Maintaining healthy cash reserves. I know, I know—it’s boring and it doesn’t look impressive on a pitch deck. But having 6-12 months of runway means you’re not making desperate decisions when things get tight. It means you can say “no” to bad deals and “yes” to good opportunities.

Diversifying your customer base. If one customer represents more than 20% of your revenue, you’re not diversified—you’re dependent. Build relationships with enough customers that losing one doesn’t kill you.

Keeping your cost structure flexible. Fixed costs are the killer. The more of your costs you can make variable—tied to revenue or output—the more resilient you become. This is why SaaS businesses are more resilient than services businesses.

Staying close to your customers. When market conditions change, the companies that know their customers best respond fastest. If you’re relying on reports and dashboards, you’re always behind.

Investing in your people. Your team is your biggest asset and your biggest resilience factor. People who trust you and believe in the mission will weather storms with you. People who are just collecting a paycheck will ghost you the moment things get hard.

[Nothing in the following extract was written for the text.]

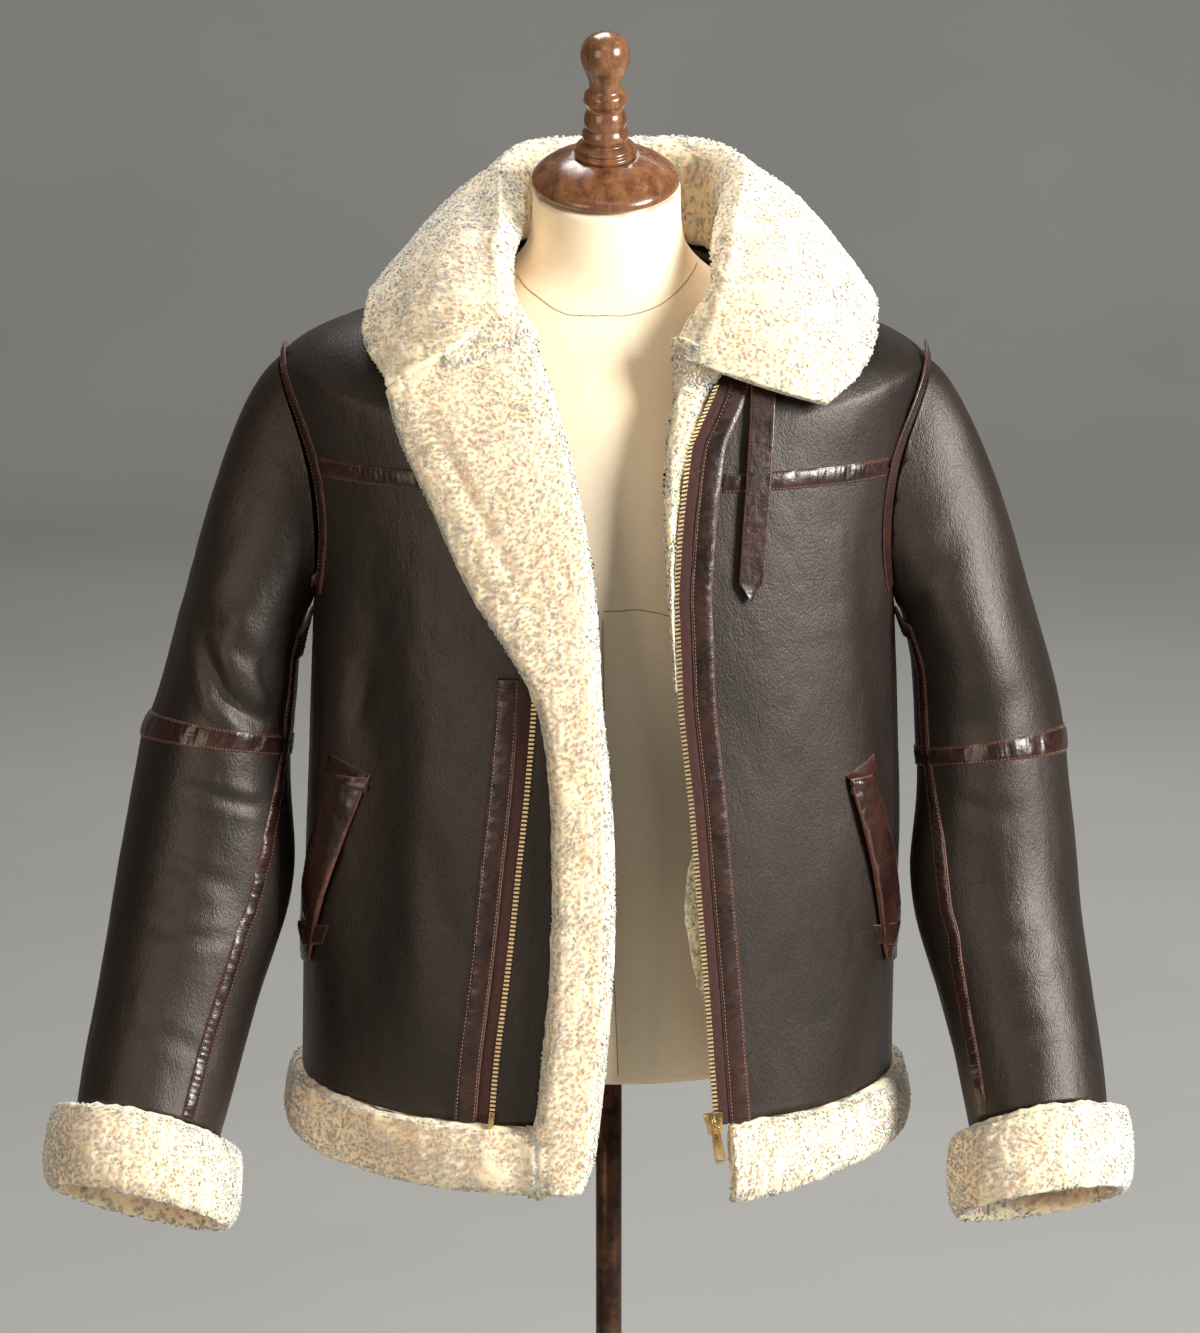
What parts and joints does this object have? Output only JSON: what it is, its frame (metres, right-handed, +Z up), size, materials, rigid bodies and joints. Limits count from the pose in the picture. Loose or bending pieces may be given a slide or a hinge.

A sustainable business model isn’t about being the biggest or the fastest. It’s about being the one still standing five years from now, still serving customers, still making money, and still excited about what you’re building.

FAQ

What’s the difference between a sustainable business model and a profitable one?

Profitability is a snapshot—you’re making money right now. Sustainability is about being able to keep making money indefinitely without external support or burning out the founder. A business can be profitable in the short term but unsustainable long-term if it relies on one customer, requires constant founder involvement, or can’t scale without losing money.

How do I know if my unit economics are healthy?

For SaaS: aim for LTV:CAC of 3:1 or higher and a payback period under 12 months. For e-commerce: aim for gross margins above 30-40% after CAC. For services: track revenue per employee and make sure it’s growing, not shrinking, as you scale. The specific numbers vary by industry, but the principle is the same—you need to make significantly more from a customer than you spend to acquire them.

Should I diversify revenue streams early or focus on one thing?

Focus on one thing until you’ve nailed your core business model. Diversification is about resilience, not about maximizing short-term revenue. Once your core business is sustainable and you’ve got the operational bandwidth, then explore complementary revenue streams. Trying to diversify too early will just dilute your focus and delay the day your core business becomes sustainable.

How do I improve customer retention without spending a fortune?

Start with onboarding and support—these are usually the cheapest levers to pull. Make sure new customers get value in their first 30 days. Then focus on staying in touch and helping them succeed. Most churn happens because customers feel forgotten, not because your product is bad. Regular check-ins, proactive support, and a clear path to success are free or nearly free.

What if my business model requires high customer acquisition costs?

Then your LTV needs to be proportionally higher. This means longer customer lifespans, higher pricing, or more revenue per customer. Some businesses (like enterprise software) naturally have high CAC but also high LTV. The key is making sure the math works. If you’re spending $50,000 to acquire a customer, they need to generate at least $150,000 in lifetime value.